Листки с электронной стены (Зенкин) - страница 36

Вообще, в «Бегущей по волнам» часто — особенно для «фантастического» романа — упоминаются деньги, и не магические деньги-сокровище (как, скажем, в другом романе Грина «Золотая цепь»), а вполне прозаическое платежное средство: упоминается о переводах, получаемых героем от своего поверенного, о плате за билет, о цене фрахта или контрабанды, о покупке маскарадных платьев, о продаже судна; даже нешуточные, не совсем карнавальные баталии вокруг памятника Бегущей по волнам отчасти, конечно, символичны, но отчасти и мотивируются грубо-коммерческими интересами земельных собственников и девелоперов. В таком трезво-деловом взгляде на морские (и сухопутные) приключения Грин ближе всего к Конраду.

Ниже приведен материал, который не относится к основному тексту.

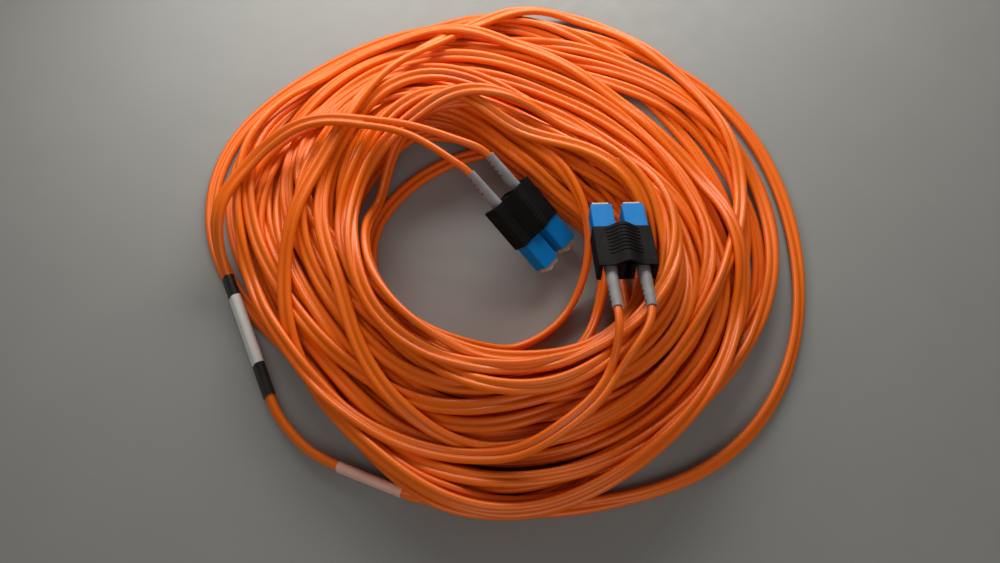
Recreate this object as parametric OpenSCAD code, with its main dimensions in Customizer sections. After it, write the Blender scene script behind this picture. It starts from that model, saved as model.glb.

При его чтении бросается в глаза неправильный, нередко просто корявый язык. Рука тянется к карандашу, чтобы исправить неловкие фразы и выражения, — как будто читаешь несовершенный перевод. Чувствуется, что автор — самоучка, выгнанный из гимназии, да еще и все-таки не совсем русский по происхождению; но в известной мере такой «переводной» эффект оправдан сюжетом — произведения Грина принадлежат к модному в русской литературе 1920-х годов жанру псевдопереводного романа, действие которого происходит где-то за границей, а персонажи носят иноземные, в основном англоязычные имена.

Почему этот писатель стал культовым в пору оттепели? Грина ценили (и ценят) как «мечтателя» — но только это не символистское воспарение над реальностью (он как раз внимателен к реальности, даже материально-денежной), а рассеянность, несконцентрированность личных интенций. У героя «Бегущей по волнам» нет единственной возлюбленной, нет какого-либо сосредоточенного интереса, нет стесняющих и фиксирующих его обстоятельств; он странствует с места на место, и даже его финансовые дела «детерриториализированы» — денег у него хоть и не много, но он не зарабатывает их (вплоть до конца романа), а регулярно получает откуда-то издалека. По ходу действия он неоднократно встревает в опасные конфликты (всякий раз из благородных побуждений — заступаясь за женщин), но они продолжаются недолго и остаются без последствий. Он не местный житель, а путешественник, внешний зритель в чужой стране. Такая слегка отстраненная позиция (другой ее вариант — многие герои Стругацких), не предполагающая драматической вовлеченности и ответственности за происходящее и благоприятствующая наблюдению, размышлению, иронии, а иногда и мечтам, оказалась особенно востребованной в 60-е годы — уникальную эпоху, когда Россия ненадолго вздохнула свободно.